Audit Reports are “supposed” to contain the results of an “audit”… which is defined as:
ISO 9000:2015, sec. 3.13.1
audit
systematic, independent and documented process for obtaining objective evidence (data supporting the existence or verity of something) and evaluating it objectively to determine the extent to which the audit criteria (set of policies, procedures or requirements used as a reference against which objective evidence is compared) are fulfilled.
So why does AS9101F, Form 5, “Audit Report” include a field, under the “Audit Conclusions” section, requiring auditors to include their “subjective opinions” regarding “Strengths and Good Practices”?

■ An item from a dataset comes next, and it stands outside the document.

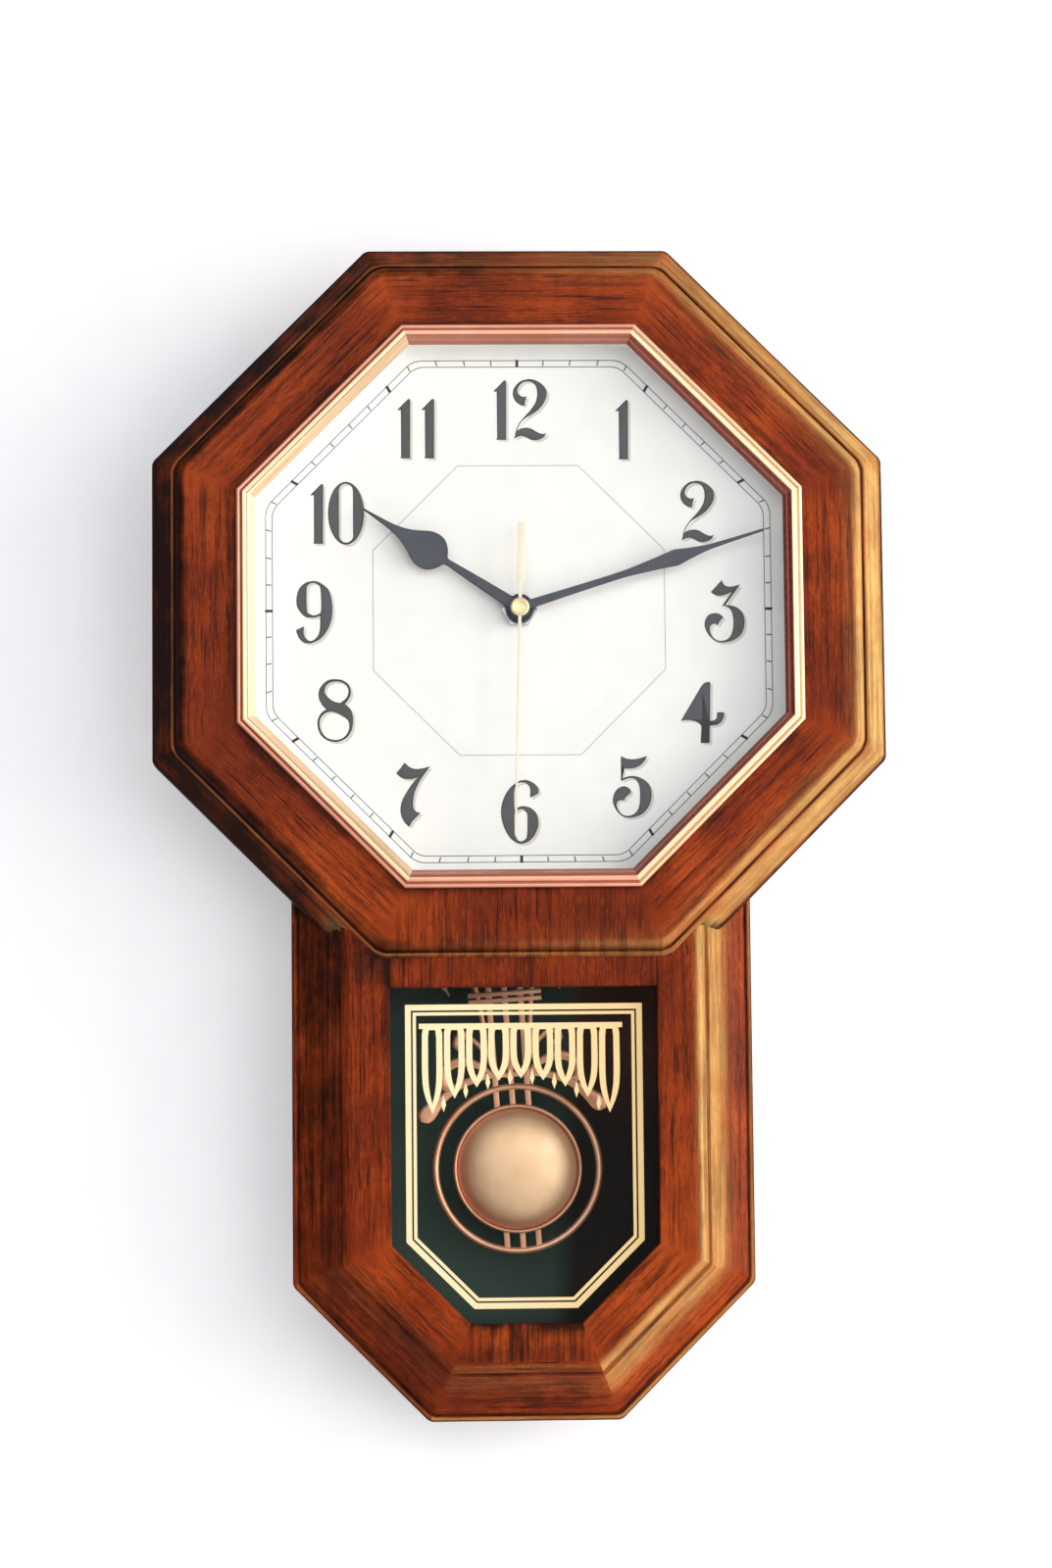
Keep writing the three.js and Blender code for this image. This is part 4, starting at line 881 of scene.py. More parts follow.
# Each digit is a list of outlines, the first one outside, drawn as smooth runs between corners
DIGITS = {
    "1": [[[(1.1, 12)], [(1.95, 12)], [(1.75, -10.9)], [(1.95, -11.5)], [(-2.1, -11.5)], [(-1.7, -10.8)],
           [(-1.7, 7.9)], [(-2.7, 7.4)], [(-2.9, 7.9)]]],
    "2": [[
        [(-0.2, 12.6), (2.1, 12.2), (4.6, 10.8), (6.3, 8.75), (6.75, 6.7), (6.3, 4.6), (5, 2.3), (2.9, 0),
         (0, -1.9), (-2.1, -3.2), (-3.75, -5), (-4.8, -7.1)],
        [(-5.1, -8.0), (-3.75, -7.2), (-1.7, -6.75), (0.4, -7.1), (2.5, -8.3), (4.2, -9.1), (5.6, -9.2)],
        [(6.5, -8.7), (5.8, -10), (4.6, -11), (2.5, -11.7), (0.4, -11.5), (-1.25, -10.6), (-3.3, -9.9),
         (-5, -10.4)],
        [(-6.2, -11.3), (-5.8, -9.6), (-5.4, -7.7), (-4.6, -5.8), (-2.9, -3.3), (-0.6, -0.8), (1.25, 1.5),
         (2.5, 3.75), (3, 6.25), (2.8, 8.75), (1.9, 10.6), (0, 11.6), (-2.3, 11.3), (-4.1, 9.8), (-4.8, 8.1),
         (-4.5, 6.8), (-3.3, 5.8), (-2.1, 5.5)],
        [(-1.0, 5.8), (-1.75, 4)],
        [(-2, 2), (-3.75, 2.4), (-5.5, 3.75), (-6.5, 6), (-6.3, 8.3), (-5, 10.4), (-2.9, 12)],
    ]],
    "3": [[
        [(-1.4, 12.9), (-0.9, 11.2), (1.2, 10.2), (3.5, 10.5)],
        [(5.7, 11.1)],
        [(-0.2, 3.0), (2.25, 2.7), (4.75, 1.7), (6.4, -0.2), (7.2, -2.9), (6.8, -6.25), (5.2, -9.2),
         (1.8, -11.2), (-1.9, -11.8), (-4.8, -10.9), (-7.1, -8.5), (-8.4, -5.6), (-8.2, -2.9), (-6.7, -0.8),
         (-4.4, -0.2), (-2.5, -0.6)],
        [(-1.2, -1.7), (-2.75, -3.75)],
        [(-3.5, -5), (-4.4, -4.25), (-5.9, -4.8), (-6.5, -6.25), (-6.2, -8.3), (-4.8, -10.2), (-2.75, -11.1),
         (-0.25, -10.8), (1.6, -9.2), (2.6, -6.25), (2.8, -2.9), (2.3, 0), (1.2, 1.8), (-0.5, 2.6)],
        [(-1.7, 2.3), (0, 4.8)],
        [(2.4, 8.3), (0.6, 7.4), (-1.9, 6.7), (-4, 6.9)],
        [(-5.9, 8.1), (-3.6, 10.6)],
    ]],
    "4": [[
        [(1.7, 12.7)], [(3.2, 12.7)], [(2.9, -2.5), (4.1, -2.4), (5.1, -1.9), (5.6, -0.8)], [(5.7, 0.8)],
        [(8.5, 0.8), (8.3, -0.9), (7.4, -2.7), (5.75, -4)], [(2.8, -4.4)], [(2.6, -11.2)], [(-0.9, -11.2)],
        [(-0.5, -4.6), (-1.75, -3.2), (-3.8, -2.4), (-6.75, -2.2)],
        [(-8.6, -2.6)], [(-0.5, 10.8), (0.6, 12.1)],
    ], [[(-0.5, 9.0)], [(-0.5, -1.9), (-2.2, -1.55), (-4.7, -1.45)], [(-7.4, -1.7)]]],
    "5": [[
        [(-4.2, 12.5), (-2.3, 11.6), (0, 11.2), (2.7, 11.5)],
        [(6.1, 12.5), (5, 10.6), (3.5, 9), (1.4, 7.9), (-1.1, 7.6)],
        [(-3.5, 7.8)],
        [(-3.5, 3.7), (-1.9, 4.4), (0.2, 4.7), (2.7, 4.25), (5.2, 2.9), (6.8, 1), (7.6, -1.7), (7.3, -5),
         (6, -7.9), (3.7, -10.2), (0.6, -11.4), (-2.3, -11.5), (-4.4, -10.6), (-6.3, -8.5), (-7.5, -5.4),
         (-7.1, -2.5), (-5.5, -0.2), (-3.2, 0.7), (-1.3, 0), (-0.5, -1.25), (-0.9, -2.3), (-2.3, -3.3)],
        [(-3.2, -4.9), (-4.4, -4.7), (-5.6, -5.2), (-6.1, -6.5), (-5.6, -8.3), (-4.2, -10.1), (-1.9, -10.9),
         (0.6, -10.2), (2.25, -8.3), (3, -5.4), (3.1, -1.7), (2.7, 1.25), (1.6, 3.1), (0, 3.9), (-2.3, 3.5)],
        [(-4.2, 2.7)],
    ]],
    "6": [[
        [(7.6, 7.4), (7.6, 8.75), (7, 10.2), (5.1, 11.8), (2.6, 12.6), (-0.1, 12.1), (-3, 10), (-5.3, 6.9),
         (-6.75, 2.9), (-7, -0.8), (-6.3, -4.6), (-4.7, -8.3), (-2.6, -10.9), (0.3, -12.2), (3.25, -11.5),
         (5.75, -9.2), (7.2, -6), (7.4, -3.3), (6.6, -0.4), (4.5, 1.7), (1.6, 2.4), (-0.5, 1.9)],
        [(-1.9, 1.1), (-1.9, 7.9), (-1.1, 10.4), (0.3, 11.5), (2.2, 11.6), (3.7, 10.6), (4.4, 8.75)],
        [(4.3, 5.6)],
    ], [[
        (-1.9, -0.4)], [(-1.9, -8.6), (-0.9, -10.6), (0.5, -11.3), (2.2, -10.6), (3, -8.75), (3.2, -1.7),
                        (2.6, 0.2), (1.2, 1.3), (-0.5, 0.8)]]],
    "7": [[
        [(-2.5, 12.6), (-0.7, 10.9), (1.6, 10.1), (4.3, 10.3)],
        [(7.5, 11.1), (5.6, 8.75), (3.1, 5), (1.4, 1.25), (0.7, -2.1), (0.7, -4.6), (1.2, -6),
         (2.25, -6.75)],
        [(3.5, -7), (1.8, -8.75), (0.2, -10.4)],
        [(-0.9, -12.5), (-2.75, -10.6), (-4, -7.9), (-4.2, -5), (-3.5, -2.1), (-1.7, 1.25), (0.6, 4.6)],
        [(2.6, 6.9), (0.6, 6.25), (-2.3, 6.25), (-4.4, 7.1)],
        [(-5.8, 8.5), (-4, 10.6)],
    ]],
    "8": [[
        [(-0.1, 12.7), (2.4, 12.3), (4.7, 10.8), (5.75, 8.1), (5.3, 5.4)],
        [(3.4, 2.9), (5.3, 1.25), (6.4, -1.25), (6.5, -4.6), (5.75, -7.9), (3.7, -10.6), (-0.1, -11.9),
         (-3.9, -10.9), (-6.3, -8.5), (-7.25, -5), (-6.75, -2.1), (-5.3, -0.1)],
        [(-3.8, 0.8), (-5.7, 3.1), (-6.75, 6), (-6.3, 9), (-4.4, 11.4), (-2.4, 12.5)],
    ], [
        [(-0.1, 11.8), (2, 11.5), (4, 10.2), (4.9, 8.1), (4.1, 5.4)], [(1.6, 3.3), (-0.9, 4), (-3.2, 5.6)],
        [(-4.5, 7.5), (-4, 9.8), (-2.4, 11.3)],
    ], [
        [(-2.2, 0), (-4.3, -0.7), (-5.9, -2.5), (-6.4, -5), (-5.7, -7.9), (-3.6, -10.2), (-0.1, -11.1),
         (2.8, -10.2), (4.7, -7.9), (5.1, -5.4), (4.5, -3.3), (2.4, -1.7), (-0.1, -0.4)],
    ]],
    "9": [[
        [(-0.75, 12.4), (1.4, 11.9), (3.9, 10.2), (5.4, 8.3), (6.4, 4.2), (6.6, 0.8), (6.2, -2.9),
         (4.75, -6.7), (2.25, -10), (-0.7, -11.8), (-3.2, -12.1), (-5, -11.6), (-6.7, -9.6)],
        [(-7.6, -6.9)],
        [(-4.4, -5.4), (-4.7, -7.9), (-4, -10), (-2.3, -11.2), (-0.7, -10.8), (1, -9), (1.75, -6.25)],
        [(1.85, -1.4), (0.2, -1.9), (-1.9, -2), (-4, -1.7), (-6.1, 0.4), (-7.25, 2.9), (-7.25, 6.25),
         (-6.1, 9.6), (-3.6, 11.75)],
    ], [[(-0.7, 11.6), (0.8, 11), (2, 9.2), (2.25, 1.25), (1.4, -0.5), (-0.7, -1.2), (-2.1, -0.6),
         (-3.3, 0.6), (-3.4, 9.2), (-2.5, 11)]]],
}
ZERO_OUTER = (7.0, 12.4)
ZERO_INNER = (2.75, 11.6)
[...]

Is this actually required? Upon examining ISO 17021-1:2015 & AS9101F, the ONLY reference I could find was the requirement in AS9101F, sec. 4.2.3 to complete the “…Audit Report (Form 5)”.
I did find “best practices” mentioned in ISO 19011:2018, “Guidelines for auditing management systems”.
5.5.6 Managing audit programme results
The individual managing the audit programme should consider, where appropriate:
— communicating audit results and best practices to other areas of the organization, and
— the implications for other processes.
But, of course, ISO 19011 is only a guideline, that's not mandatory.
<note>The “should consider, where appropriate” cracks me up. I can easily imagine a “Monty Python” skit featuring John Cleese saying “…should consider, where appropriate because we would really feel bad if this were the least bit of a burden on you. We really don't want it to be a bother. But seriously, if it's not too much of an inconvenience, think about:” </note>
Even worse, some registrars require their auditors to complete a SWOT analysis for each audit! This is beyond ridiculous because auditors have extremely limited time to assess a management system… much less reasonably identify any meaningful “Strengths, Weaknesses, Opportunities and Threats” to the organization.
Conclusion
Ultimately, incorporating subjective “Strengths and Good Practices” OR a SWOT Analysis into an audit report contradicts the definition of the audit purpose of using “objective evidence” to “objectively” determine the extent to which the audit criteria are fulfilled.
There have been instances where I've issued NCs against areas that previous auditors had identified as “Strengths” or “Good Practices”. Usually, because the previous auditor(s) had either missed something in that area or was “struggling” to identify any “strength”. Of course, the client was confused. How could I issue a NC against an area that a previous auditor had actually complimented them on? So I have to bite my tongue to keep from criticizing the previous auditor for misidentifying a mediocre practice as a good practice… leading into the “All audits are based on a sample” speech.
Requiring AS9100 auditors to provide subjective opinions regarding “Strengths and Good Practices” in audit reports is an example of a BAD practice being promoted by IAQG.
IAQG… please consider this an “opportunity for improvement”; and remove the “Strengths and Good Practices” from Form 5 in the next revision of AS9101.
And as for other registrars, please stop requiring your auditors to waste their time by ”dreaming up“ some nonsense data to complete a SWOT for your report.
For a variety of reasons, these add about as much value (perhaps even less) as placing a rainbow unicorn clipart graphic into the report.